对一个集合调用SparkContext的parallelize方法,集合的对象将会被拷贝,创建出一个可以被并行操作的分布式数据集。
使用Scala实现如下:
1、map:将集合中每个元素乘以2
object TransformationOperation {
def main(args: Array[String]):Unit = {
val conf = new SparkConf().setAppName("TransformationOperation").setMaster("local")
val sc = new SparkContext(conf)
val numbers = Array(1, 2, 3, 4, 5)
val numberRdd = sc.parallelize(numbers)
val multiNumbers = numberRdd.map(item => item*2)
multiNumbers.foreach(item => println(item))
}
}
2、filter:过滤出集合中的偶数
def filter():Unit = {
val conf = new SparkConf().setAppName("filter").setMaster("local")
val sc = new SparkContext(conf)
val numbers = Array(1, 2, 3, 4, 5)
val numberRdd = sc.parallelize(numbers)
val multiNumbers = numberRdd.filter(item => item % 2 == 0)

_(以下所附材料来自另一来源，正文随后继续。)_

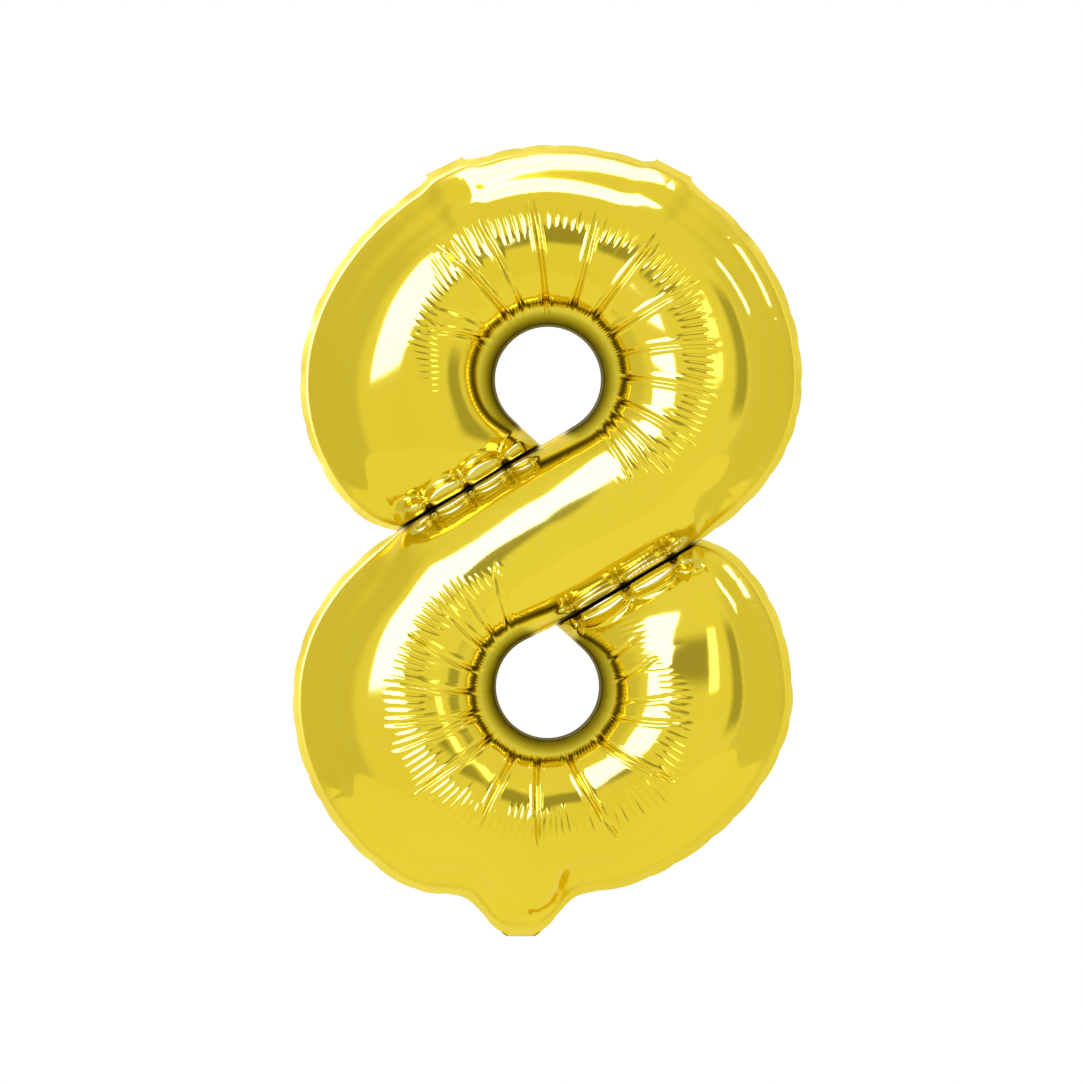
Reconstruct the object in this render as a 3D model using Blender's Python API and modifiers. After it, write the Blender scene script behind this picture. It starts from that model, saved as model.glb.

multiNumbers.foreach(item => println(item))
}
3、flatMap:将行拆分为单词
def flatMap():Unit = {
val conf = new SparkConf().setAppName("flatMap").setMaster("local")

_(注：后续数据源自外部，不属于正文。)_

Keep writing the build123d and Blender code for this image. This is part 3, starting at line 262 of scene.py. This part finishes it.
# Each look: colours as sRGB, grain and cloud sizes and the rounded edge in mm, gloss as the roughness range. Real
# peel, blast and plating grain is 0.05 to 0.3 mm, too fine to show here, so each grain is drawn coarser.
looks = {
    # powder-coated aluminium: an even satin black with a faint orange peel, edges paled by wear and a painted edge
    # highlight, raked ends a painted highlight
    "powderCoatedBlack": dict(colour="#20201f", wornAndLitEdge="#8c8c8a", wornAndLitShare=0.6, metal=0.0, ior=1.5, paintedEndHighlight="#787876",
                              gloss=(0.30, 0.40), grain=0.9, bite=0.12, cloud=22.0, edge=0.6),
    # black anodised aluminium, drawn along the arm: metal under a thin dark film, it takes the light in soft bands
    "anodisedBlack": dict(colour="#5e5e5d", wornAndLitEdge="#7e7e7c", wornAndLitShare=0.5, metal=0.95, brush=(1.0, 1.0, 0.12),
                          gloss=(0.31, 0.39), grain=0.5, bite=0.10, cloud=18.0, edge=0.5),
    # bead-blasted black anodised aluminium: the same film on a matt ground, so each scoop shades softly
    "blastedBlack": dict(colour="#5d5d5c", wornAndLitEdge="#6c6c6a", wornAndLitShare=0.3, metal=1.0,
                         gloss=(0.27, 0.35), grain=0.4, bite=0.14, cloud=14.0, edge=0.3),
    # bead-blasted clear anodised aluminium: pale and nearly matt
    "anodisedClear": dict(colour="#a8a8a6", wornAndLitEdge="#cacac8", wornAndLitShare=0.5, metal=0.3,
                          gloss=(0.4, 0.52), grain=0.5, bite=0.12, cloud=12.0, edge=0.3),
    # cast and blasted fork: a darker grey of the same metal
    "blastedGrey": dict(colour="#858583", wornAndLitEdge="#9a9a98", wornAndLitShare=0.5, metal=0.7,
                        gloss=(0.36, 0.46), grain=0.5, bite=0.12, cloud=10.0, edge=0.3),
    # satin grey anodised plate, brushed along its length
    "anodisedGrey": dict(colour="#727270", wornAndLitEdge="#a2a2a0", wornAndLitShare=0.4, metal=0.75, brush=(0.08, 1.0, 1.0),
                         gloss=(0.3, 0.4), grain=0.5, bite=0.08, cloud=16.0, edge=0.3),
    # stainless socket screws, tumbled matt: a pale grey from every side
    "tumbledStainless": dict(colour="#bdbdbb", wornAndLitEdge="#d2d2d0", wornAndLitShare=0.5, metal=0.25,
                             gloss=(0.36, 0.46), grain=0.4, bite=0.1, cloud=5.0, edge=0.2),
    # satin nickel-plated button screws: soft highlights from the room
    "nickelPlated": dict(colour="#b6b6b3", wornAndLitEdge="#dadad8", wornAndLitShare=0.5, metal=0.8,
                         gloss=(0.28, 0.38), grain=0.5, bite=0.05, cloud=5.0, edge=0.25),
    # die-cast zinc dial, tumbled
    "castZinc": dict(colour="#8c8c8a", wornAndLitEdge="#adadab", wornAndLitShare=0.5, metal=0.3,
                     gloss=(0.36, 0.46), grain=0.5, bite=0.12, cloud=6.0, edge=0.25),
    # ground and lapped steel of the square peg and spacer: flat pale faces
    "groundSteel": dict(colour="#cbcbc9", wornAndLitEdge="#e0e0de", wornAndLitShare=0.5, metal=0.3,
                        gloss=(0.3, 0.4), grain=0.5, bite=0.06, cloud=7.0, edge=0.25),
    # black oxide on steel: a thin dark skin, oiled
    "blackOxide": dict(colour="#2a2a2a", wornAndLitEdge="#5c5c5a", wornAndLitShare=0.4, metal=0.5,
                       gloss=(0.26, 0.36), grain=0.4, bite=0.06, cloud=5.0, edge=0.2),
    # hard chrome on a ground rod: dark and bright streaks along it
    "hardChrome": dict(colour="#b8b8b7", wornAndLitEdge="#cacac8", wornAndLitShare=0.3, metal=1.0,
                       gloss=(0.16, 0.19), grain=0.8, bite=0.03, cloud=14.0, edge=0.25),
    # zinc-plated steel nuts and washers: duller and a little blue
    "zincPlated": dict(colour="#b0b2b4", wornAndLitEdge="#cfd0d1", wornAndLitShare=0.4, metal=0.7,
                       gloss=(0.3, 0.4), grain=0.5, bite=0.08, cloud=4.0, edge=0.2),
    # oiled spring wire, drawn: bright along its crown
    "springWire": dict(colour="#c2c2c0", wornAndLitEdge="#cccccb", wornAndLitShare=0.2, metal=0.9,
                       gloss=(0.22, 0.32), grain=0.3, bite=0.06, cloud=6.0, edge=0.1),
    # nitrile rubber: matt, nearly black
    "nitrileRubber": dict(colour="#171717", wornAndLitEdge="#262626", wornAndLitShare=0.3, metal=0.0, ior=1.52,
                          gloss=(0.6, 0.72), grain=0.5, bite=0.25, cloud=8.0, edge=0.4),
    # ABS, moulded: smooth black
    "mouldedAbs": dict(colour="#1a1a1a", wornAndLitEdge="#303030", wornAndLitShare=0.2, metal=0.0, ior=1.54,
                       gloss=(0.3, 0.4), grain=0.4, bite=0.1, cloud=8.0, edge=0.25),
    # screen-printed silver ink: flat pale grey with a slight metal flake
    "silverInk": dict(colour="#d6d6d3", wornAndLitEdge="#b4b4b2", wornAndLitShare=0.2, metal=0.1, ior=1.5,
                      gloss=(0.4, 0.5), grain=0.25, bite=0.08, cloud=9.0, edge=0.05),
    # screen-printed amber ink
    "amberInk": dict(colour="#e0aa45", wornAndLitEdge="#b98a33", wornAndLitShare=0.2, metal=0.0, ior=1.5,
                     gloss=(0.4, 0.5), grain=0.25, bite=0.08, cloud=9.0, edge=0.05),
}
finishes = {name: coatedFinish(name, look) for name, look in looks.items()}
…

val sc = new SparkContext(conf)
val lines = Array("hello world", "nihao hello", "you are welcome")
val wordRDD = sc.parallelize(lines).flatMap(line => line.split(" "))

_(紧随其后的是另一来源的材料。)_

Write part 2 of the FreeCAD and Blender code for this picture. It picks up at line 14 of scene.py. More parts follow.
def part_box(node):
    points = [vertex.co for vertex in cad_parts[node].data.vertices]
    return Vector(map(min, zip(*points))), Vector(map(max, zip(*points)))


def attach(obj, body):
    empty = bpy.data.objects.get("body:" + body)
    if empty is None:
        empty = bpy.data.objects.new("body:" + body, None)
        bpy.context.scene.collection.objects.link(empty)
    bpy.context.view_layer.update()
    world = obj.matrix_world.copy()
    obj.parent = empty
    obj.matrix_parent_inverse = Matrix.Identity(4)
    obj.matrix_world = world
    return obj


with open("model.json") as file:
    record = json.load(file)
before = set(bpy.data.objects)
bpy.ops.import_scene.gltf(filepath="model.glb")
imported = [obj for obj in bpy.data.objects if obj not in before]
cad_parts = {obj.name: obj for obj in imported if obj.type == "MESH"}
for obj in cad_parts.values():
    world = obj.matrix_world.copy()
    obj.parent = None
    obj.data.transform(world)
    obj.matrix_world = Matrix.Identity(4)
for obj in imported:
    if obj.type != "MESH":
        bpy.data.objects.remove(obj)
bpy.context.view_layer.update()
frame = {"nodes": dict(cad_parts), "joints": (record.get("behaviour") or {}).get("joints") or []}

wordRDD.foreach(word => println(word))
}
4、groupByKey:将每个班级的成绩进行分组
def groupByKey():Unit = {
val conf = new SparkConf().setAppName("groupByKey").setMaster("local")
val sc = new SparkContext(conf)
val scoreList = Array(Tuple2("class1", 80), Tuple2("class2", 70), Tuple2("class1", 90), Tuple2("class2", 75))
val scores = sc.parallelize(scoreList, 1)
val groupScores = scores.groupByKey()
groupScores.foreach(score => {
println(score._1 + ":")
score._2.foreach(singleScore => println(singleScore))
println("============")
})
}
5、reduceByKey:统计每个班级的总分
/**
* reduceByKey:统计每个班级的总分
*/
def reduceByKey():Unit = {
val conf = new SparkConf().setAppName("reduceByKey").setMaster("local")
val sc = new SparkContext(conf)
val scoreList = Array(Tuple2("class1", 80), Tuple2("class2", 70), Tuple2("class1", 90), Tuple2("class2", 75))
val scoreRDD = sc.parallelize(scoreList, 1);
val scores = scoreRDD.reduceByKey((v1, v2) => v1 + v2)
scores.foreach(scorePair => println(scorePair._1 + ":" + scorePair._2))
}
6、sortByKey:将学生分数进行排序
/**
* sortByKey:将学生分数进行排序
*/
def sortByKey(): Unit = {
val conf = new SparkConf().setAppName("sortByKey").setMaster("local")
val sc = new SparkContext(conf)
val scoreList = Array(Tuple2(80, "zhangsan"), Tuple2(70, "lisi"), Tuple2(90, "wangwu"), Tuple2(75, "tom"))
val scoreRdd = sc.parallelize(scoreList, 1)
val sortRdd = scoreRdd.sortByKey(ascending = false)//false为降序,默认是升序排列,从小到大
sortRdd.foreach(score => println(score._1 + ":" + score._2))
}
7、join:打印每个学生的成绩
/**
* join:打印每个学生的成绩
*/
def join(): Unit = {
val conf = new SparkConf().setAppName("join").setMaster("local")
val sc = new SparkContext(conf)
val nameList = Array(Tuple2(1, "zhangsan"), Tuple2(2, "lisi"), Tuple2(3, "wangwu"), Tuple2(4, "tom"))
val scoreList = Array(Tuple2(1, 100), Tuple2(2, 80), Tuple2(3, 70))
val nameRDD = sc.parallelize(nameList)
val scoreRDD = sc.parallelize(scoreList)
val namescoreRDD = nameRDD.join(scoreRDD)
namescoreRDD.foreach(namescore => println(namescore._2._1 + ":" + namescore._2._2))
}
8、cogroup:打印每个学生的成绩
/**
* cogroup:打印学生成绩
*/
def cogroup(): Unit = {
val conf = new SparkConf().setAppName("join").setMaster("local")
val sc = new SparkContext(conf)
val nameList = Array(Tuple2(1, "zhangsan"), Tuple2(2, "lisi"), Tuple2(3, "wangwu"), Tuple2(4, "tom"))
val scoreList = Array(Tuple2(1, 100), Tuple2(2, 80), Tuple2(3, 70), Tuple2(1, 90), Tuple2(2, 70), Tuple2(3, 78))
val nameRDD = sc.parallelize(nameList)
val scoreRDD = sc.parallelize(scoreList)
val namescoreRDD = nameRDD.cogroup(scoreRDD) //基于key进行join 结果并没有顺序
namescoreRDD.foreach(namescore => {
println("id: " + namescore._1)
println("name: "/* + namescore._2._1*/)
namescore._2._1.foreach(item => println(item))
println("score: " /*+ namescore._2._2*/)
namescore._2._2.foreach(item => println(item))
})
}